11. Configuring strategic dilemmas in intersectoral dialogue (text)

The United Nations Conference on Environment and Development (Rio de Janeiro, 1992) was considered of considerable symbolic, political and substantive importance as the "Earth Summit". For that occasion there was much concern to develop "inter-sectoral dialogue". Essentially this meant dialogue between sectors which normally had little communication and were suspcious of each others priorities. These included: the scientific community, trade unions, the business community, NGOs, religious groups, environmental groups, and the like. There is little experience with such dialogue in a multi-cultural setting despite the vital complementarity of the perspectives represented. The theme of inter-sectoral dialogue was continued in the international conference on Partnerships for Change (Manchester, 1993). New ways are required to weave together the themes evoked at such events. The text describes an experimental process to code over 450 sustainable development issues and configure their underlying srtrategic dilemmas into a non-linear framework suggestive of a more integrative approach.

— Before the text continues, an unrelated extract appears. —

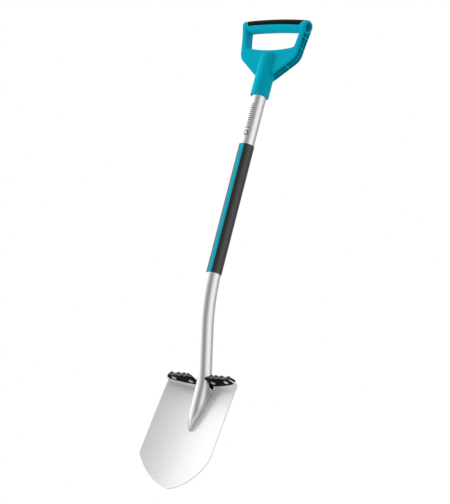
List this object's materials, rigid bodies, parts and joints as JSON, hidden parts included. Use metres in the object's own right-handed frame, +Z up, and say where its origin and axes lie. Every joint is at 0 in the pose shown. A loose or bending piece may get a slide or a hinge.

12. Poetry and policy-making: prospects for an arranged marriage (texts)

The theme here is the future relationship between poetry (including rhythm) and policy making (including management) in their various forms. This might even include the possible role of technology in reconciling them in more meaningful and fruitful ways. Exploring the relationship between such seemingly opposed concerns calls for continuing dialogue between imaginative musing and the constraints of experience.